Friday, February 07, 2014

The Fortune for Tunes is Four

The first Newsday-inspired Tunes for Two order arrived at 10 am Monday. I immediately launched into full holiday mode -- same-day shipping, delivery-time countdown on the News page, and a Valentines-specific welcome message on my main page. Then I sat back and waited for the orders to flood in.

They didn’t. 

At 2 pm I dropped the price back down to $9.98. Simple sleuthing that I should have done a week ago showed it selling for as little as $5.86 on Amazon. How can they even do that? Either they're liquidating old stock or selling stolen merchandise. I paid $6.31 apiece including inbound freight. Other competitors are selling it in the $8 range; my page didn’t even register on Google’s first search results page. Anybody who googles the product name rather than typing my URL into their browser – which is nearly everyone -- is going to buy it someplace else.

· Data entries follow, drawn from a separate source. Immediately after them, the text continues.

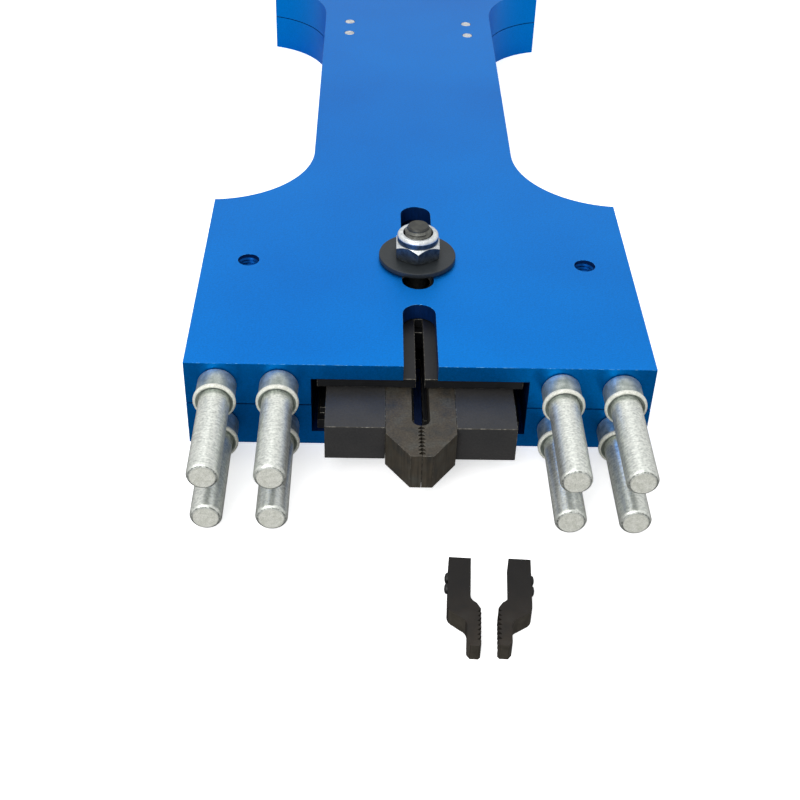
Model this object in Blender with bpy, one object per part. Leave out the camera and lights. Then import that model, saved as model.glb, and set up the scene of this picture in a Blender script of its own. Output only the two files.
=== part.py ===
"""A hand-held clamp-and-pin bending head: two waisted body plates, eight bending pins, and a pair of toothed
jaws that a sliding clamp bolt opens and closes. Metres, +Z up. Sizes along Y are from the front face."""

import math

import bmesh
import bpy
from mathutils import Matrix, Vector

GAP = 0.0003
OVERCUT = 0.002
FRONT_FACE_Y = -0.150

# Body plates
BODY_HEIGHT = 0.028
PARTING_Z = 0.014
HEAD_HALF = 0.065
NECK_HALF = 0.034
FAR_HALF = 0.0573
NEAR_ARC_RADIUS = 0.034
NEAR_ARC_Y = 0.1225
FAR_ARC_RADIUS = 0.032
FAR_HEAD_START = 0.274
BODY_LENGTH = 0.350
FAR_CORNER_RADIUS = 0.008

# Pocket and slots
POCKET_HALF = 0.0302
POCKET_DEPTH = 0.088
POCKET_FLOOR = 0.0045
POCKET_ROOF = 0.0231
SLOT_HALF = 0.00475
OPEN_SLOT_END = 0.030
CLOSED_SLOT_START = 0.038
CLOSED_SLOT_END = 0.086

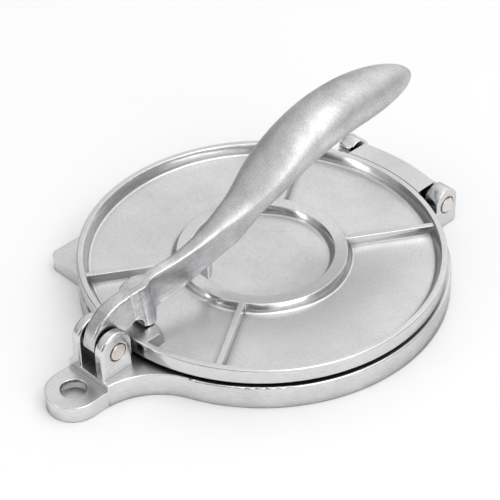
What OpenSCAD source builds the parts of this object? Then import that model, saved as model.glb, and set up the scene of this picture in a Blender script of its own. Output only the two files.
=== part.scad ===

I ultimately sold three more pieces at the discounted price. Final tally: 36 pieces bought for $227.12; four sold for $42.93. So much for the big score. Oh well, at least I have a lifetime supply of these things for future Valentines Days. I might make my cost back eventually. There aren’t any batteries to go bad in storage, competitors will drop by the wayside as they sell out and the product ages, and next year I’ll start it off at $7.98.

The related TV spot that they recorded on the 5th won’t air until the 10th, so that’s completely pointless.